Y.S. : Comme évoqué plus tôt, le but n’est pas de faire concurrence aux centres-villes, mais de donner envie de s’y rendre. Dans la possibilité d’aménager l’entrée de ville, je ne vois pas seulement des aménagements de voiries, comme trop souvent de nouveaux ronds-points mais l’occasion d’impulser des changements de pôles d’activité en créant souvent des boulevards urbains composés de flux divers : vélo, tramway, voiture, piétons… Cela offre alors une voie d’accès agréable, avec une qualité paysagère et des espaces conviviaux, tout cela bordé de logements agréables à vivre ouvrant des vues sur les espaces verts aménagés en cœur d’îlot, et quelques petits commerces de proximité en rez-de-chaussée.

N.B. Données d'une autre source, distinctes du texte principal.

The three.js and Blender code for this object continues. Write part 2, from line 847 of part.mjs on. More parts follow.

C’est une des façons de voir et modeler l’entrée d’une ville, mais il n’y a pas de solution unique, chaque ville façonne cela comme elle peut, comme elle veut et en suivant sa politique urbaine propre, adaptée à ses qualités morphologiques. Le cas de Bordeaux et ses aménagements du bord de la Garonne est intéressant, car la Ville a parallèlement gardé une grande qualité de commerces en centre-ville et utilisé ses quais comme entrée de ville, ce qui fait que le centre ne perd pas en intérêt et en fréquentation avec l’aménagement de ses quais, au contraire ! Il y a des innovations à trouver au niveau de l’urbanisme des entrées de ville, chaque ville peut y voir une histoire à réinventer !

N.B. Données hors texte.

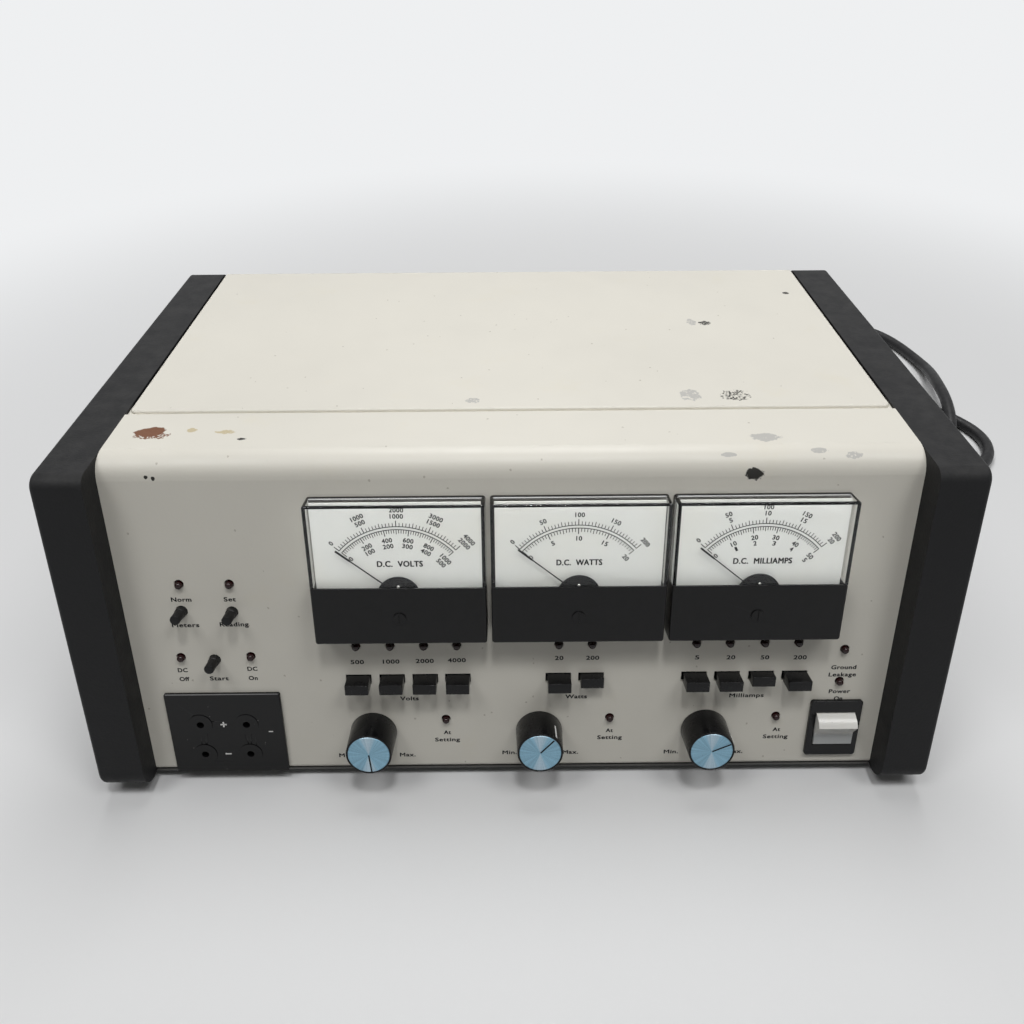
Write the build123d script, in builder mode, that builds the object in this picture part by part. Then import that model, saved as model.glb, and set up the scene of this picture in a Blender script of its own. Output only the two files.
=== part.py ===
from build123d import *
from math import atan2, ceil, cos, degrees, radians, sin, sqrt, tan
import os

# Electrophoresis power supply: a leaning sheet-metal case between two moulded side panels, with
# three analogue meters, push-button range switches, three control knobs, output sockets and a
# mains lead. Millimetres. X runs across, Y runs back, Z is up from the table.
os.makedirs("parts", exist_ok=True)

# Case
panel_width = 406.4
case_height = 179.5
case_depth = 290.5
lean = 15.0
sheet = 1.6
foot_height = 6.5
floor_sheet = 1.5
fit_gap = 0.3

# Bent front panel and top cover
lower_bend = 2.6
top_bend = 14.0
lower_flange = 22.0
notch_start = 3.6
seam_depth = 94.3
seam_gap = 1.0
joggle_run = 2.2
joggle_bend = 0.6
lip_depth = 10.0
cover_inset = 1.0
cover_drop = 14.0
cover_screw_drop = 7.1
cover_bend = 3.0
cover_corner = 3.0
cover_edge = 1.0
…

La 16ème édition du concours “Reconquête des entrées de ville” prolonge son délai de dépôt des candidatures jusqu’au 5 mai. Elle a pour thème “Par terre, fer et eau”. Cette année, deux catégories peuvent concourir : les collectivités de plus de 2000 habitants et celles de moins de 2000 habitants. Le thème étant “Entrées de ville par terre, fer et eau”, la diversité des opérations offre des réflexions multiples sur la problématique du lien de l’entrée de la ville avec son centre et différentes visions d’urbanisme constructives de requalification d’entrée de ville.
La sélection des dossiers et la remise des prix auront lieu respectivement en été et automne 2021.